Et pour souligner comme il se doit son trentième anniversaire, elle lance aujourd’hui ce numéro spécial qui se veut à la fois bilan et prospective. Son plan même récapitule d’ailleurs en partie la chronologie des débats et des avancées théoriques des trente dernières années. Le volume s’ouvre avec l’article de Pierrette Thibault sur la sociolinguistique, objet majeur des années soixante-dix au moment de la résurgence nationaliste, des mouvements de libération et de légitimation des particularismes un peu partout en Occident.
Suit l’article de Denis Bouchard sur l’évolution des conceptions en syntaxe et en sémantique, qui défend le point de vue épistémologique d’un plus grand «concrétisme» (sinon d’un certain matérialisme, mais sans la vieille connotation marxisante…), un point de vue qui, malgré l’abstractionnisme nécessaire de toute façon en linguistique puisque le langage verbal en soi est un objet hautement abstrait, a toujours été plus facile à défendre en phonologie, par exemple, discipline beaucoup plus évidemment contrainte par sa base matérielle d’articulation, d’audition et de perception.
David Heap et Yves Roberge traitent pour leur part de l’évolution de la conception des clitiques, catégorie intermédiaire posant depuis longtemps des questions fondamentales d’interprétation entre une vision syntaxique stricte et une conception plus largement morphologique qui oblige à des révisions en profondeur.

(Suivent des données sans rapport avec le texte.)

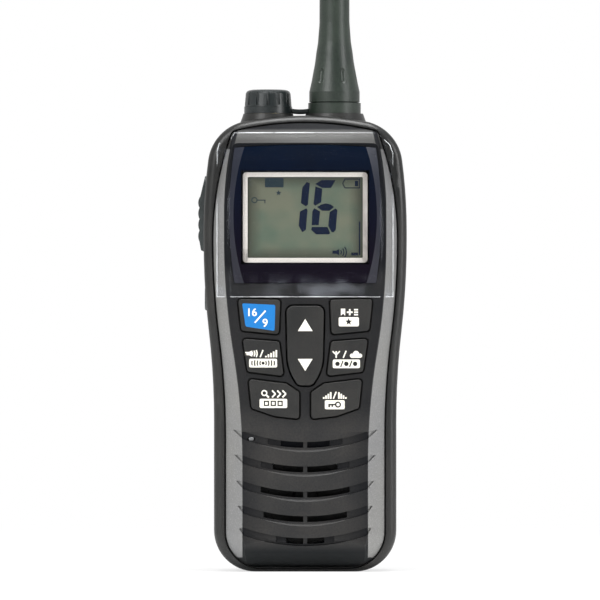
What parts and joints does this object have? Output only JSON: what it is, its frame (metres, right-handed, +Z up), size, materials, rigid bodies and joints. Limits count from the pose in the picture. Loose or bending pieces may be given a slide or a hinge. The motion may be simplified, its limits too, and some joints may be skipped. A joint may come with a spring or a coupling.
{
  "type": "vhf marine radio",
  "caption": "Slim handheld marine transceiver with display window, keypad, speaker grille, side talk button, capped jack, whip antenna and belt clip.",
  "frame": {"origin": "middle of the foot of the case, on the surface it stands on", "axes": "+Z up along the antenna, -Y out of the display, +X to the right of someone facing the display"},
  "size_m": [0.0582, 0.0385, 0.283],
  "materials": {
    "body_black": "fine matte texture",
    "front_grey": "satin dark warm grey",
    "trim_silver": "metallic silver-grey paint",
    "key_grey": "satin silicone",
    "window": "gloss, tinted",
    "display": "grey-green liquid crystal",
    "display_frame": "off-white",
    "light_guide": "milky",
    "membrane": "grey silicone",
    "board": "green solder resist",
    "steel": "plated steel",
    "brass": "nickel-plated brass",
    "cone_paper": "treated cone",
    "magnet": "plated magnet",
    "aluminium": "die-cast",
    "black_rubber": "matte rubber",
    "jack_rubber": "matte dark greenish grey",
    "battery_wrap": "textured",
    "clear_lens": "clear ribbed",
    "clip_black": "satin black"
  },
  "bodies": {
    "case": {"rear_case": "body_black", "front_case": "front_grey", "case_gasket": "black_rubber", "side_trim_left": "trim_silver", "side_trim_right": "trim_silver", "window_lens": "window", "display_frame": "display_frame", "display_glass": "display", "display_light_guide": "light_guide", "keypad_membrane": "membrane", "logic_board": "board", "main_board": "board", "board_spacers": "brass", "board_shields": "steel", "chassis_frame": "aluminium", "board_screws": "steel", "speaker_seal": "black_rubber", "speaker_basket": "steel", "speaker_cone": "cone_paper", "speaker_magnet": "magnet", "microphone": "steel", "microphone_boot": "black_rubber", "battery_pack": "battery_wrap", "battery_contacts": "brass", "battery_cover": "body_black", "battery_seal": "black_rubber", "cover_screws": "steel", "case_screws": "steel", "ptt_seal": "black_rubber", "ptt_switch": "clip_black", "power_switch": "clip_black", "usb_socket": "steel", "accessory_jack": "brass", "tether_strap": "jack_rubber", "tether_anchor": "jack_rubber", "antenna_jack": "brass", "antenna_feed": "brass", "flasher_lens": "clear_lens", "clip_plate": "clip_black", "clip_screws": "steel", "clip_pin": "steel", "clip_spring": "steel"},
    "key_sixteen": {"key_sixteen": "key_grey"},
    "key_favourite": {"key_favourite": "key_grey"},
    "key_volume": {"key_volume": "key_grey"},
    "key_channel": {"key_channel": "key_grey"},
    "key_scan": {"key_scan": "key_grey"},
    "key_power_level": {"key_power_level": "key_grey"},
    "key_up_down": {"key_up_down": "key_grey"},
    "ptt_button": {"ptt_button": "key_grey"},
    "power_button": {"power_button": "key_grey"},
    "tether_eyelet": {"tether_eyelet": "jack_rubber"},
    "jack_cap": {"jack_cap": "jack_rubber"},
    "antenna_ring": {"antenna_seal": "black_rubber"},
    "antenna": {"antenna_whip": "jack_rubber", "antenna_core": "steel", "antenna_plug": "brass"},
    "usb_cover": {"usb_cover": "black_rubber"},
    "clip_arm": {"clip_arm": "clip_black"}
  },
  "joints": [
    {"name": "ptt_press", "type": "slide", "parent": "case", "child": "ptt_button", "axis": [1, 0, 0], "range_m": [0, 0.0008], "stiffness_N_per_m": 2000},
    {"name": "power_press", "type": "slide", "parent": "case", "child": "power_button", "axis": [1, 0, 0], "range_m": [0, 0.0007], "stiffness_N_per_m": 2000},
    {"name": "press_sixteen", "type": "slide", "parent": "case", "child": "key_sixteen", "axis": [0, 1, 0], "range_m": [0, 0.0007], "stiffness_N_per_m": 2000},
    {"name": "press_favourite", "type": "slide", "parent": "case", "child": "key_favourite", "axis": [0, 1, 0], "range_m": [0, 0.0007], "stiffness_N_per_m": 2000},
    {"name": "press_volume", "type": "slide", "parent": "case", "child": "key_volume", "axis": [0, 1, 0], "range_m": [0, 0.0007], "stiffness_N_per_m": 2000},
    {"name": "press_channel", "type": "slide", "parent": "case", "child": "key_channel", "axis": [0, 1, 0], "range_m": [0, 0.0007], "stiffness_N_per_m": 2000},
    {"name": "press_scan", "type": "slide", "parent": "case", "child": "key_scan", "axis": [0, 1, 0], "range_m": [0, 0.0007], "stiffness_N_per_m": 2000},
    {"name": "press_power_level", "type": "slide", "parent": "case", "child": "key_power_level", "axis": [0, 1, 0], "range_m": [0, 0.0007], "stiffness_N_per_m": 2000},
    {"name": "up_down_tilt", "type": "hinge", "parent": "case", "child": "key_up_down", "pos_m": [0, -0.0124, 0.063], "axis": [1, 0, 0], "range_deg": [-4, 4], "stiffness_Nm_per_rad": 0.05},
    {"name": "cap_lift", "type": "slide", "parent": "case", "child": "tether_eyelet", "axis": [0, 0, 1], "range_m": [0, 0.003]},
    {"name": "cap_turn", "type": "hinge", "parent": "tether_eyelet", "child": "jack_cap", "pos_m": [-0.01035, 0.003, 0.13], "axis": [0, 0, 1], "range_deg": [0, 1080]},
    {"name": "antenna_lift", "type": "slide", "parent": "case", "child": "antenna_ring", "axis": [0, 0, 1], "range_m": [0, 0.00353]},
    {"name": "antenna_turn", "type": "hinge", "parent": "antenna_ring", "child": "antenna", "pos_m": [0.0082, 0.003, 0.134], "axis": [0, 0, 1], "range_deg": [0, 1800]},
    {"name": "usb_cover_open", "type": "hinge", "parent": "case", "child": "usb_cover", "pos_m": [0.02475, 0.00185, 0.0325], "axis": [0, 0, 1], "range_deg": [0, 110]},
    {"name": "clip_open", "type": "hinge", "parent": "case", "child": "clip_arm", "pos_m": [0, 0.0199, 0.112], "axis": [1, 0, 0], "range_deg": [0, 12], "stiffness_Nm_per_rad": 0.2, "springref_deg": -5.73}
  ],
  "couplings": [
    {"joint": "cap_turn", "follows": "cap_lift", "rad_per_m": 6283.2},
    {"joint": "antenna_turn", "follows": "antenna_lift", "rad_per_m": 8905.3}
  ]
}
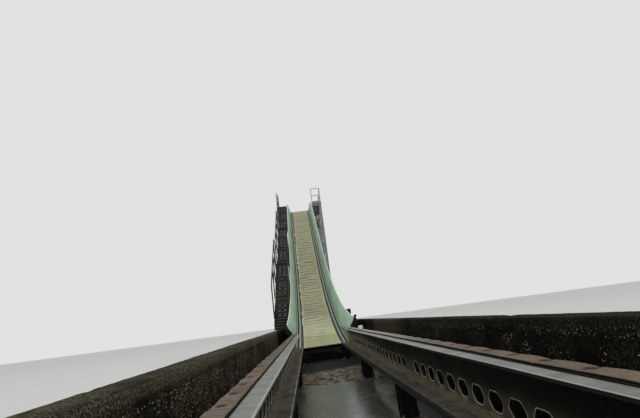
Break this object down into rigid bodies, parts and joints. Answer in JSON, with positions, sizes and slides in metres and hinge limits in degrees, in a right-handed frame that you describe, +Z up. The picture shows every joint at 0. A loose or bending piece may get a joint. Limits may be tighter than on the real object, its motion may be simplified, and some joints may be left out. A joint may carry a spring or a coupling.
{
  "type": "water slide tower with run-out channel",
  "caption": "Water slide for boats: a curved drop from a braced steel tower, with stair, guide tracks and a concrete run-out channel.",
  "frame": {"origin": "middle of the base rectangle, on the level ground under the channel and the tower's feet", "axes": "+X to the right when looking up the slide, +Y up the slide towards the tower, +Z up"},
  "size_m": [3.24, 37.3108, 10.34],
  "materials": {
    "wall_concrete": "rough dark concrete with pale gravel showing",
    "floor_concrete": "wet grey concrete with brown silt",
    "black_steel": "near-black paint, dull and dirty",
    "track_steel": "greenish grey paint, worn, with brown dirt",
    "worn_steel": "bare grey steel polished by wheels",
    "belt_rubber": "brown, cracked, dull",
    "bed_plastic": "pale yellow-green glass fibre, worn to a satin",
    "panel_plastic": "pale mint green glass fibre",
    "edge_plastic": "pale edge trim",
    "grey_steel": "galvanised steel, dull grey",
    "box_plastic": "white moulded box"
  },
  "bodies": {
    "root": {"channel_floor": "floor_concrete", "channel_wall_left": "wall_concrete", "channel_wall_right": "wall_concrete", "channel_end_wall": "wall_concrete", "track_frame_left": "track_steel", "track_frame_right": "track_steel", "guide_web_left": "track_steel", "guide_web_right": "track_steel", "top_plate_left": "worn_steel", "top_plate_right": "worn_steel", "belt_left": "belt_rubber", "belt_right": "belt_rubber", "panel_end_strut_left": "black_steel", "panel_end_strut_right": "black_steel", "sensor_box": "box_plastic", "slide_bed_1": "bed_plastic", "slide_bed_2": "bed_plastic", "slide_bed_3": "bed_plastic", "slide_bed_4": "bed_plastic", "slide_lip": "edge_plastic", "wheel_rail_left_1": "worn_steel", "wheel_rail_left_2": "worn_steel", "wheel_rail_left_3": "worn_steel", "wheel_rail_left_4": "worn_steel", "wheel_rail_right_1": "worn_steel", "wheel_rail_right_2": "worn_steel", "wheel_rail_right_3": "worn_steel", "wheel_rail_right_4": "worn_steel", "side_panel_left": "panel_plastic", "side_panel_right": "panel_plastic", "slide_frame_1": "track_steel", "slide_frame_2": "track_steel", "slide_frame_3": "track_steel", "slide_frame_4": "track_steel", "panel_brackets_left": "black_steel", "panel_brackets_right": "black_steel", "foot_sleeper": "black_steel", "trestle_1": "grey_steel", "trestle_2": "grey_steel", "trestle_3": "grey_steel", "trestle_4": "grey_steel", "tower_side_left": "grey_steel", "tower_side_right": "grey_steel", "tower_cross_1": "grey_steel", "tower_cross_2": "grey_steel", "tower_cross_3": "grey_steel", "deck_joists_left": "grey_steel", "deck_joists_right": "grey_steel", "deck_left": "grey_steel", "deck_right": "grey_steel", "guard_rail_left": "grey_steel", "guard_rail_right": "grey_steel", "stair_flight_1": "black_steel", "stair_flight_2": "black_steel", "stair_flight_3": "black_steel", "stair_landing_1": "black_steel", "stair_landing_2": "black_steel", "stair_rail_1": "black_steel", "stair_rail_2": "black_steel", "stair_rail_3": "black_steel"}
  },
  "joints": []
}
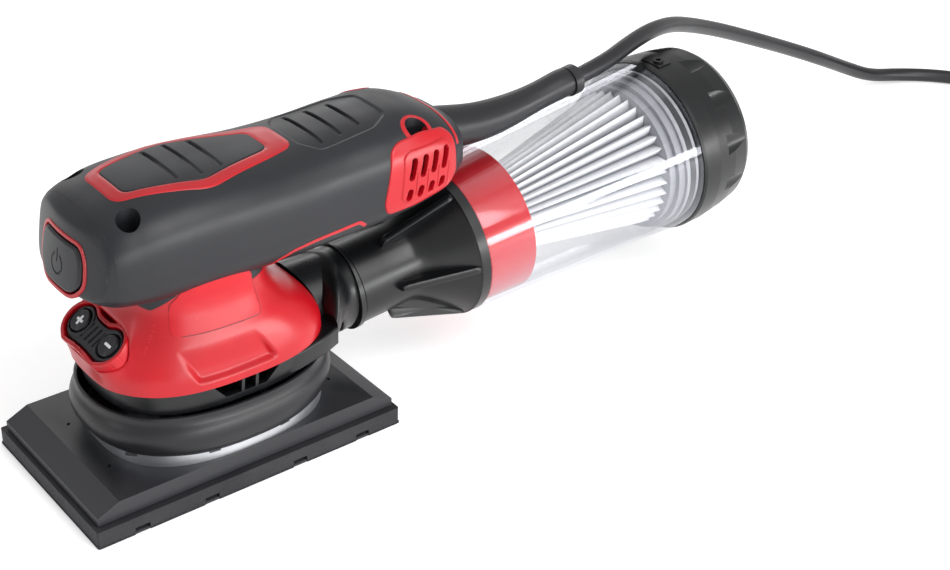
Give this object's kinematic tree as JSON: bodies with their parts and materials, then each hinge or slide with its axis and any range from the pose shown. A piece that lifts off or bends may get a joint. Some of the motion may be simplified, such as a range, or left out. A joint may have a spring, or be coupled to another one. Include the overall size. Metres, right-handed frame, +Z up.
{
  "type": "orbital sander",
  "caption": "Corded palm orbital sander with a rectangular pad, a long overhanging handle and a clear dust container with a pleated filter behind it.",
  "frame": {"origin": "centre of the pad's sanding face, on the surface it rests on", "axes": "+X back along the tool to the dust container, +Z up, -Y the side with the near vent grille"},
  "size_m": [0.7716, 0.1612, 0.1221],
  "materials": {
    "hook_fabric": "matt",
    "foam": "matt",
    "pad_plastic": "satin",
    "steel": "satin",
    "aluminium": "satin",
    "rubber": "satin",
    "black_plastic": "satin",
    "brass": "satin",
    "copper": "satin",
    "red_plastic": "satin",
    "charcoal_plastic": "satin",
    "board": "satin",
    "red_clear": "gloss",
    "clear": "gloss",
    "filter_grey": "satin",
    "filter_paper": "matt"
  },
  "bodies": {
    "housing": {"lower_bearing": "steel", "upper_bearing": "steel", "handle_screws": "steel", "plug_pins": "steel", "stator": "steel", "heat_sink": "aluminium", "strain_relief": "rubber", "cord_tube": "rubber", "cord_coil": "rubber", "cord_tail": "rubber", "plug": "rubber", "fan_housing": "black_plastic", "bearing_plate": "black_plastic", "bearing_bridge": "black_plastic", "outlet_port": "black_plastic", "port_collar": "black_plastic", "power_switch": "black_plastic", "cord_clamp": "black_plastic", "capacitors": "black_plastic", "windings": "copper", "motor_housing": "red_plastic", "grip_ring": "red_plastic", "button_frame": "red_plastic", "vent_grille_left": "red_plastic", "vent_grille_right": "red_plastic", "handle_cover": "charcoal_plastic", "handle_base": "charcoal_plastic", "grip_pad": "charcoal_plastic", "neck_ring": "charcoal_plastic", "keypad_bezel": "charcoal_plastic", "control_board": "board", "speed_board": "board"},
    "pad": {"hook_face": "hook_fabric", "cushion": "foam", "pad_plate": "pad_plastic", "pad_screws": "steel", "seal_band": "aluminium", "pad_hub": "pad_plastic", "crank_bearing": "steel", "elastic_legs": "rubber", "skirt": "rubber", "skirt_clips": "black_plastic"},
    "drive": {"crank_pin": "steel", "counterweight": "brass", "motor_shaft": "steel", "fan_impeller": "black_plastic", "rotor": "steel"},
    "power_button": {"power_button": "charcoal_plastic"},
    "plus_key": {"plus_key": "charcoal_plastic"},
    "minus_key": {"minus_key": "charcoal_plastic"},
    "dust_head": {"container_funnel": "black_plastic", "funnel_seal": "rubber", "red_ring": "red_clear"},
    "dust_tube": {"container_tube": "clear"},
    "dust_filter": {"filter_frame": "filter_grey", "filter_pleats": "filter_paper", "filter_gasket": "rubber"},
    "dust_cap": {"container_cap": "black_plastic", "cap_seal": "rubber"},
    "cap_latch": {"cap_latch": "black_plastic"}
  },
  "joints": [
    {"name": "shaft_spin", "type": "hinge", "parent": "housing", "child": "drive", "pos_m": [0.001, 0, 0.06], "axis": [0, 0, 1], "continuous": true},
    {"name": "pad_counter", "type": "hinge", "parent": "drive", "child": "pad", "pos_m": [0, 0, 0.0225], "axis": [0, 0, 1], "continuous": true},
    {"name": "power_press", "type": "slide", "parent": "housing", "child": "power_button", "axis": [1, 0, 0], "range_m": [0, 0.0014], "stiffness_N_per_m": 900},
    {"name": "plus_press", "type": "slide", "parent": "housing", "child": "plus_key", "axis": [0.5807, 0, -0.8141], "range_m": [0, 0.0008], "stiffness_N_per_m": 700},
    {"name": "minus_press", "type": "slide", "parent": "housing", "child": "minus_key", "axis": [0.5807, 0, -0.8141], "range_m": [0, 0.0008], "stiffness_N_per_m": 700},
    {"name": "container_pull", "type": "slide", "parent": "housing", "child": "dust_head", "axis": [0.9957, 0, 0.0924], "range_m": [0, 0.04]},
    {"name": "tube_turn", "type": "hinge", "parent": "dust_head", "child": "dust_tube", "pos_m": [0.16607, 0, 0.05474], "axis": [0.9957, 0, 0.0924], "range_deg": [0, 20]},
    {"name": "filter_pull", "type": "slide", "parent": "dust_tube", "child": "dust_filter", "axis": [0.9957, 0, 0.0924], "range_m": [0, 0.095]},
    {"name": "cap_turn", "type": "hinge", "parent": "dust_filter", "child": "dust_cap", "pos_m": [0.24573, 0, 0.06213], "axis": [0.9957, 0, 0.0924], "range_deg": [0, 30]},
    {"name": "latch_press", "type": "slide", "parent": "dust_cap", "child": "cap_latch", "axis": [0.0924, 0, -0.9957], "range_m": [0, 0.0009], "stiffness_N_per_m": 700}
  ],
  "couplings": [
    {"joint": "pad_counter", "follows": "shaft_spin", "ratio": -1}
  ]
}
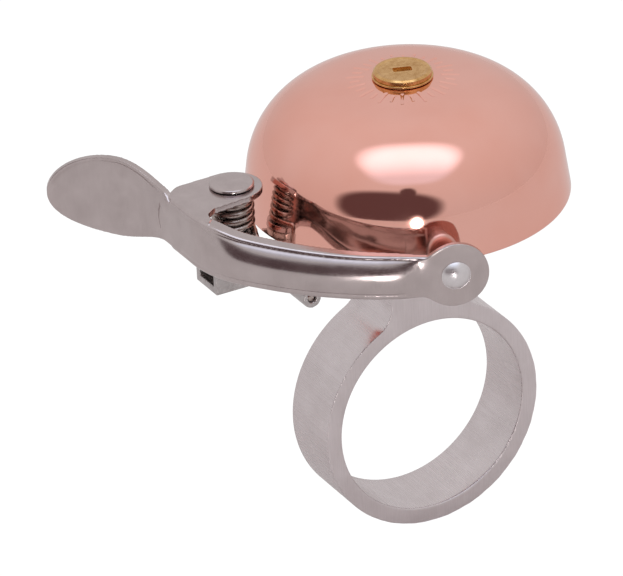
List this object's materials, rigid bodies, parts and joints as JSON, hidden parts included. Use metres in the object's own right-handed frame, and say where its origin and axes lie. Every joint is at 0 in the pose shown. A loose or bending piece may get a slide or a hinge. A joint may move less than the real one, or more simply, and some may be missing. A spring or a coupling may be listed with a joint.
{
  "type": "bicycle bell",
  "caption": "Lever-strike bicycle bell: a copper-finished dome on a post, a sprung thumb lever with a hammer, and a spacer ring that stacks on the fork steerer.",
  "frame": {"origin": "centre of the spacer ring's bore", "axes": "+Y along the bore, +Z along the dome's axis from the ring towards the dome, lever pivot on the -X side"},
  "size_m": [0.0684, 0.0511, 0.0677],
  "materials": {
    "dome_copper": "mirror polished, copper coloured",
    "brass": "turned, lightly tarnished",
    "lever_steel": "bright nickel over tumbled sheet",
    "knob_steel": "polished",
    "stamped_steel": "satin stamped sheet",
    "zinc_steel": "zinc plated",
    "spring_steel": "drawn wire",
    "ring_aluminium": "brushed outside, sawn end faces",
    "fibre": "pressed fibre"
  },
  "bodies": {
    "base": {"spacer_ring": "ring_aluminium", "base_bracket": "stamped_steel", "lock_washer": "zinc_steel", "bell_post": "zinc_steel", "dome_seat_washer": "fibre", "dome": "dome_copper", "dome_top_washer": "brass", "dome_screw": "brass", "pivot_rivet": "lever_steel", "pivot_bush": "zinc_steel", "pivot_thrust_washer": "zinc_steel", "return_spring": "spring_steel"},
    "lever": {"lever": "lever_steel", "hammer_knob": "knob_steel", "hammer_rivet": "knob_steel"}
  },
  "joints": [
    {"name": "lever_pivot", "type": "hinge", "parent": "base", "child": "lever", "pos_m": [-0.0268, 0, 0.0369], "axis": [0, 0, 1], "range_deg": [-25, 2], "stiffness_Nm_per_rad": 0.15, "deforming": ["return_spring"]}
  ]
}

Dans un esprit semblable, l’exposé de Jacques Durand et Chantal Lyche sur les développements de la phonologie rend compte de la révolution proprement copernicienne qui a mené dans cette spécialité d’une conception axée sur les règles par l’ouvrage fondateur, le Sound Pattern of English (1968), à une conception qui a progressivement enrichi les représentations et la conception même des processus en cause comme résultant de l’application modulée de contraintes qui forcent à des réaménagements obéissant à une économie de marquage.
Marie Labelle fait état du développement des idées en psycholinguistique, surtout pour la compréhension et la production du langage, un domaine toujours en effervescence, et finalement, Diane Vincent nous parle de l’ensemble des conditions pragmatiques nécessaires pour qu’un énoncé représente ou non l’intégration souhaitée d’un ensemble de facteurs autant structuraux que culturels qui font qu’un discours est jugé et reçu comme parole appropriée et représentative.
L’équipe de la Revue aurait souhaité une couverture plus exhaustive, par exemple aussi dans les domaines de la phonétique et de la lexicologie, qui ont connu des progrès phénoménaux, intellectuels avant que proprement techniques, mais des accidents purement circonstanciels nous ont empêchés de pousser le projet jusque-là. Nous pensons en dépit de cela que le portrait donné par ce numéro spécial est plus que largement fidèle à l’esprit du temps, et qu’il saura donner au lecteur le goût d’explorer à sa guise chacun des sous-domaines à l’aide des riches réflexions proposées et des abondantes références suggérées.
Nous lançons donc ce numéro spécial à la manière d’une sonde, en comptant qu’il saura stimuler les débats et contribuer à l’avancement des idées linguistiques, chez nous comme dans le cercle international de son audience.